Home BERITA Aksi Bancakan, Refleksi 9 tahun Keistimewaan Yogyakarta

Aksi Bancakan, Refleksi 9 tahun Keistimewaan Yogyakarta

by lpm_arena
Print Friendly, PDF & Email

Siang itu, Selasa (31/08), paguyuban Pedagang Kaki Lima (PKL) yang tergabung dalam Forum Warga Yogyakarta menggelar aksi bancakan memperingati sembilan tahun hari lahir Keistimewaan Yogyakarta. Dalam aksi tersebut, mereka mengenakan lurik pakaian khas Yogyakarta dan mengarak nasi urap yang dibungkus daun pisang mulai dari Alun-alun Utara sampai kawasan Pasar Beringharjo. Setelah menggelar prosesi doa bersama memohon keselamatan dan kesejahteraan di masa pandemi ini, mereka lantas membagikan nasi urap tersebut ke warga sekitar.

Aksi tersebut merupakan refleksi atas hampir satu dasawarsa pemberian gelar Keistimewaan Yogyakarta. Sebelumnya, pada 2012 istilah ”Keistimewaan Yogyakarta” lahir pasca disahkannya undang-undang (UU) Keistimewaan Yogyakarta nomor 13 tahun 2012 oleh Susilo Bambang Yudhoyono. Dengan adanya gelar keistimewaan tersebut, paguyuban PKL berharap dapat lebih diberdayakan secara ekonomi, terlebih di masa pandemi Covid-19 ini.

“Seharusnya pemerintah mampu menggunakan UU Keistimewaan tersebut untuk mencegah pandemi tetapi juga menumbuhkan ekonomi. Belum lagi upah buruh dan pedagang yang terdampak pandemi. Lalu apa sumbangsih dari keistimewaan?” tegas Ade Irsyad, salah satu masa aksi.

Harapan tersebut hingga kini tidak disambut gayung oleh pemerintah DIY. Menurut catatan dari Jogja Corruption Watch (JCW), pemerintah justru lebih memfokuskan pada pembangunan infrastruktur seperti pagar yang mengelilingi Alun-Alun Utara ataupun pembangunan kamar mandi bawah tanah di depan Bank Rakyat Indonesia (BRI) yang berkisar total mencapai 8 Milyar.

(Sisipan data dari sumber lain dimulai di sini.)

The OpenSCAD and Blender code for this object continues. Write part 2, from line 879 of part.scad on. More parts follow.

Padahal, menurut warga dana keistimewaan atau yang kerap disebut “danais” tersebut seharusnya bisa digunakan sebagai bantuan sosial untuk masyarakat kecil yang terdampak pandemi, seperti PKL ataupun pekerja informal di Yogyakarta.

Danais salah satunya disalurkan ke koperasi yang selanjutnya dapat menjadi pinjaman lunak untuk para pedagang dan nantinya harus dikembalikan dalam kurun waktu tertentu. Akan tetapi proses pencarian pinjaman lunak tersebut cenderung susah diakses oleh para PKL. Pasalnya, tidak semua pedagang kaki lima terdaftar dalam anggota koperasi.

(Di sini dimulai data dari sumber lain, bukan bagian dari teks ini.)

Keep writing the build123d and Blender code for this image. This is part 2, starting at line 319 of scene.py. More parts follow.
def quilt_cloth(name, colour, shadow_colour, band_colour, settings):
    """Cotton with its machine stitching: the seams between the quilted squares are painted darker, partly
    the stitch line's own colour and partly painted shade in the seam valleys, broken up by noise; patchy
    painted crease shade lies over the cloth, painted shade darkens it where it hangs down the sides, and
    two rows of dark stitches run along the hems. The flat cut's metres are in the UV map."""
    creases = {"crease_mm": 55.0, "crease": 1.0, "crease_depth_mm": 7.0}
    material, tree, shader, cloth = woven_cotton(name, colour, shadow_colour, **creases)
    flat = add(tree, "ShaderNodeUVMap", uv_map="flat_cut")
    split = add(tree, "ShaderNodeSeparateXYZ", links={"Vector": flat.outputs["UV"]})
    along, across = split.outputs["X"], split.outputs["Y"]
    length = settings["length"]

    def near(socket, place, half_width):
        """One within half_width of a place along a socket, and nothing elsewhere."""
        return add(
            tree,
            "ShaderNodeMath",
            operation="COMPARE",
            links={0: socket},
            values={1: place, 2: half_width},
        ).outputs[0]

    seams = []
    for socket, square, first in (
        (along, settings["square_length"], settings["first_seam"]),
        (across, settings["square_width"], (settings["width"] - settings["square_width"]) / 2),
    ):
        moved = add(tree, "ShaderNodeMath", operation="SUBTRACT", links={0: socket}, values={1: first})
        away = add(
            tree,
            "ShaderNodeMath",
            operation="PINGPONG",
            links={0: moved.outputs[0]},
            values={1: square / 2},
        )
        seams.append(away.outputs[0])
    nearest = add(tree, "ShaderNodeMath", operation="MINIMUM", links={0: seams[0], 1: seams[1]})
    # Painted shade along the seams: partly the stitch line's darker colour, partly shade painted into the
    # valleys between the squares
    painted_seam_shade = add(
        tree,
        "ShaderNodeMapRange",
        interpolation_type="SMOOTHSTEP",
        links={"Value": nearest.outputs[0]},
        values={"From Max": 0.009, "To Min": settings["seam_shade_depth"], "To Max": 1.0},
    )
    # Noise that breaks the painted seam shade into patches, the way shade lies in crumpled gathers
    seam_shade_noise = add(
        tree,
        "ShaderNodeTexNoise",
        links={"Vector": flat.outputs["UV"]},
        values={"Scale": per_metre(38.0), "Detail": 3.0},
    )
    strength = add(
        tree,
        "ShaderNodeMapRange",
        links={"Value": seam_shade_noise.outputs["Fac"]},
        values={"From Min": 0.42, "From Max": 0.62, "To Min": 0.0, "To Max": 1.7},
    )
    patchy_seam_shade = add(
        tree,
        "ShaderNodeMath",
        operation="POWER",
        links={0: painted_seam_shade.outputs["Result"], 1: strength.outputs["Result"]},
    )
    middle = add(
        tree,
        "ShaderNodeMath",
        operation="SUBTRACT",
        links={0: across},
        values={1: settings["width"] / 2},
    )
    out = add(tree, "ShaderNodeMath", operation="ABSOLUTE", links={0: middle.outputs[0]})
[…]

“Danais masuknya melalui koperasi, lha, PKL yang tidak masuk koperasi tidak tahu kalau ada pinjaman dana. Terlebih ekonomi yang serba susah di masa seperti ini, seharusnya kita dikasih jatah hidup, bukan suruh mengembalikan. Mau mengembalikan pakai apa kalo seperti ini?” keluh Sani, salah satu PKL Sunday Morning (Sunmor).

Sani dan para pedagang Sunmor lain memang tidak berjualan semenjak Sunmor tutup dan terpaksa mencari penghasilan lain. Tutupnya Sunmor dan berbagai pembatasan PKL akibat Covid-19 turut membuat kondisi ekonomi Sani dan PKL lain kelimpungan.

Hal itu yang mendasari ia dan para pedagang lain membuat aksi bancakan yang memilki dua filosofis. Pertama, aksi ini merupakan tradisi berbagi apabila ingin hidup selamat dan sejahtera. Sedangkan yang kedua, merupakan bentuk satire kepada pemerintah yang kurang maksimal dalam mengalokasikan dana keistimewaan untuk korban terdampak covid-19.

“Kami cuma mau memperuangkan teman-teman pedagang yang terampak PPKM level empat ini. Kita udah enggak bisa jualan lagi, dan harapannya pemerintah dapat melihat dan memperhatikan, walaupun dari pemerintah sendiri sudah terkesan tidak peduli,” pungkas Sani.